I was foolhardy to think I could make my own programmer from scant directions on the interwebz. That was just a big fail.
My first Arduino dev board, the Uno, does not work. I plug it in, and most of the time no machine will recognize it. No “bonk”, no “ding”, nothing. I took this to my office and gave it to my technicians who are well accustomed to working with QC and microscopes and fancy solder reflow equipment. They found nothing distinctly wrong with it. And yet it clearly doesn’t work.
I found that if I bend the Uno board a bit (yes, bend), I can get Windows Device Manager to wiggle a bit. So there appears to be an inner layer fault, most likely a trace intermittence. Lovely. Another brick for my pile.
To program the AVR chip, I turned to these sprinkling of software tools that purport to do so:
The top three have been dudes for me so far. I’m yet to try the gold standard, AVR Studio. After all, this is published by the manufacturer of the MCU…
The only piece of hardware above that I got to work was the relay I/O board. And you know how I did it? With a Freescale HCS08 dev board. Not an AVR chip or an Arduino board. The S family of chips is simply lovely. It’s soothing. It’s a fresher breath of air, having inhaled the stale aroma from the Arduino “hackerspace”.
But to be fair, Freescale is my comfort zone. I cut my teeth on the Motorola HC11. So it stands to reason that I’d favor that flavor.
The uniformity of experience in going from a line of C code to a hex file burned onto silicon is now even more valuable to me. The Freescale “way of doing things” is a much more pleasant thing. One application (CodeWarrior) weighing in at a hefty half gig, published by a single vendor that also happens to design and fab the chip you’re using, is all you need. Start to finish. That’s power.
It’s in the implementation that I’m disappointed. Frankly, I’m surprised that the masses aren’t as frustrated as I am. I suspect that this is indicative of a greater public movement: that of DIY culture invading every corner of the marketplace. The software (or tool, or apparatus) doesn’t work as advertised? No sweat, just hack it!
And that ethos truly is something to celebrate. Kudos to the Everyman who fixes something rather than disposes of it, complains, and buys a new one.
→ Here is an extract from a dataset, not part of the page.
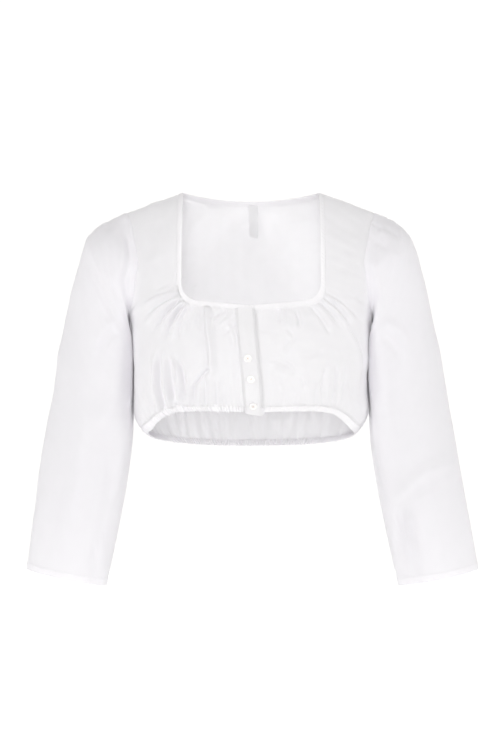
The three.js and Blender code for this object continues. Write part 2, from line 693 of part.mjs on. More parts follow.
addFront('right');
addFront('left');
addBack();
addSleeve('right');
addSleeve('left');
addCasings();
addNeckBinding();
addPlackets();
addButtons();
addLabel();

export default blouse;
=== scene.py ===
"""A short gathered blouse of white cotton, worn and hollow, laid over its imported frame.

Lengths in the tables and functions are millimetres and become metres as a mesh is made. The front
faces -Y and the wearer's right is -X. A place on the body's form is an angle from the centre front
and a distance down from the shoulder line, and lift is the height above the form.
"""

import bpy
import numpy as np
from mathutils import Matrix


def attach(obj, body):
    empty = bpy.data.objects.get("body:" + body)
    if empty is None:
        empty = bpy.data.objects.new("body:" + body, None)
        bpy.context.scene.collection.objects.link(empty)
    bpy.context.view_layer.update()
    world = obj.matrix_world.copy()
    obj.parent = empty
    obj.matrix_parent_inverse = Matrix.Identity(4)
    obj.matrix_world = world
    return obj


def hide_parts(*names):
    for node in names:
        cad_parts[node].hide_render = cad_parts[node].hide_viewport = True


bl_info = {
    "name": "Gathered Blouse",
    "version": (1, 0, 0),
    "blender": (4, 5, 0),
    "location": "View3D > Sidebar > Blouse",
    "description": "Makes a short cotton blouse with a bound neckline, gathers and an elastic hem",
    "category": "Add Mesh",
}

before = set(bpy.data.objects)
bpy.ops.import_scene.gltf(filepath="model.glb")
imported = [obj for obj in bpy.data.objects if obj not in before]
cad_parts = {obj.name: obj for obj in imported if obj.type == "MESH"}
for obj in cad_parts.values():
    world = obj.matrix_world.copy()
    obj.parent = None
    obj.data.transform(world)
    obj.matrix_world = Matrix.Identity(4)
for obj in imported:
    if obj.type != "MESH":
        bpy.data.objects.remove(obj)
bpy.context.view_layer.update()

MM = 0.001


def table(columns, *rows):
    """Named columns of numbers from rows."""
    return {name: np.array(column, float) for name, column in zip(columns.split(), zip(*rows))}


# Cloth
DOUBLE_CLOTH = 0.9  # a folded band
TUCK = 3.5  # how far a panel's edge reaches into the band that holds it
TUCK_FADE = 1.5, 5.5  # where its relief starts and is full, from that edge
SEAM_GROOVE = 0.2
FLUSH = 0.8  # how far a front rises to meet its casing's face

# Shoulders
SHOULDER_SLOPE = 0.37
NECK_BLEND = 25
SHOULDER_DEPTH = 50
SHOULDER_DROP = 90

# Neckline
NECK_HALF = 94.5
NECK_DEPTH = 161
NECK_CORNER_DEPTH = 152
NECK_CORNER_ROUND = 26
BACK_NECK_DIP = 8
BINDING = 7
BINDING_THICK = 1.5

# Body
BODY = table(
    "down half_width front back",
    (0, 186, 0, 0),
    (60, 185, 18, 22),
    (100, 180, 30, 34),
    (140, 173, 42, 40),
    (178, 168.5, 53, 42),
    (225, 164, 62, 41),
    (265, 163, 65, 39),
    (310, 163, 62, 37),
    (360, 163, 57, 36),
)
FRONT_CORNER = 2.6
BACK_CORNER = 2.4
FULL_DEPTH = 9
FULL_ACROSS, FULL_DOWN = 72, 228
FULL_WIDE, FULL_HIGH = 42, 46

# Hem
HEM = table(
    "angle down",
    (0, 305), (35, 304), (50, 308), (60, 317), (72, 329), (90, 337), (120, 348), (150, 355), (180, 357),
)
CENTRE_HEM = 305
HEM_PULL = 19
HEM_RISE = 30
CASING = 9
CASING_THICK = 1.9
HEM_RADIUS = 140  # about, for the pitch of a casing's ripples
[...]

But coming from the engineering and product development side of the aisle, I’m forced to side with the philosophies of coherent and esthetically pleasing user experience. This has value too, just as much (I would argue) as the value of DIY, crowd-sourced electronic hobbyism.
For some reason, this keeps happening to me. I must be doing it wrong. But I’ve either been too stubborn or too distracted to find the better way to do it.
I’ve installed surround sound wiring into my abodes at least five times (twice in my bachelor days at two different apartments 1, and thrice in my married days in all three of Sarah’s and my mutual houses. So I have a fair amount of experience with fishing wires down walls and into ceiling joists, cutting in low-voltage single-gang electrical boxes, and wiring up multi-channel audio speakers.
But the one step in this many-tiered project that I haven’t mastered is this: the differentiation of the channels during the final wiring.
Here’s what I mean. You get all the four main channels mounted and wiring run from the four corners of your media room 2. Add the center channel and you have five sets of wires coming into a single hook-up junction box near your media center cabinet. Next step: terminate those 10 conductors 3 into speaker lugs, or banana jacks, or binding posts.
But which channel pair goes to which speaker location? Doh!
And it’s not just an accident. I have tried various cable labeling in the past, as I did this most recent installation. But inevitably, my installs have included fish-taping cable down finished walls 4. Therefore, the labels that I’ve used — such as tape or zip ties, etc. — have always come off the cable in the process. Without that identification, it’s hard to know how to hook the cables up.
So what to do? I haven’t found much on the DIY home audio forums on this topic, strangely, which makes me wonder if I’m going about this installation all goofy. Do the pros do it better? Probably.
My first generation surround sound amplifier had a channel test tone utility that was helpful. It would emit a 1KHz tone into each channel for about 2 seconds and automatically increment to the next channel. But this wasn’t ideal for a few reasons: 1) It wasn’t controllable. Once that 2 seconds had expired, you’d have to race to the other speaker to hear the tone. Not very efficient. 2) The tone obviously required that the speaker cable be terminated between the speaker and the amp to be of any use. It’s an audible tone, therefore you need a speaker to hear it. So that’s not too helpful either since I’d rather hook up all the wire after I determine which set of wires goes to which speaker channel.
So here’s how I solved the problem.
A 1KOhm resistor
A 12 battery
Some alligator clip leads
Wire up the LED indicator with the current limiting resistor attached either to the anode or cathode. A more preferred method would be to use a ready-made indicator LED panel lamp that has a built-in resistor. These assemblies come with red (positive) and black (negative) wires. Here’s one from Digi-Key. http://www.digikey.com/product-detail/en/SSI-LXH312ID-150/67-1190-ND/145097
Connect the anode side (red wire) to your unknown speaker wire positive lead.
Connect the cathode side (black wire) to your unknown speaker wire negative lead.
Back at the junction box end with all 5 channels, connect the 12V battery to the positive and negative wires.
If you don’t see the LED light up, first try switching the battery leads on that same channel.
If the LED still doesn’t light, move the battery to the next set of channel wires.
If the LED still doesn’t light, repeat steps 5-6 until you find it.
Theory of operation
The nice thing about this method is that the LED is unidirectional. In other words, it doesn’t light unless (conventional) current is flowing from positive to negative. This is key, because you don’t want to get the positive and negative terminals mixed up to your speakers. Therefore, using a DC incandescent light bulb would be a mistake, since it will light bi-directionally.
I’m aware that some speaker wire have knurled, striped, or discolored conductor insulators to help you differentiate between the two. This is helpful in most cases. But in two of my installs, I used some Monster brand cable that had little to no helpful indicators. So the above bailed me out.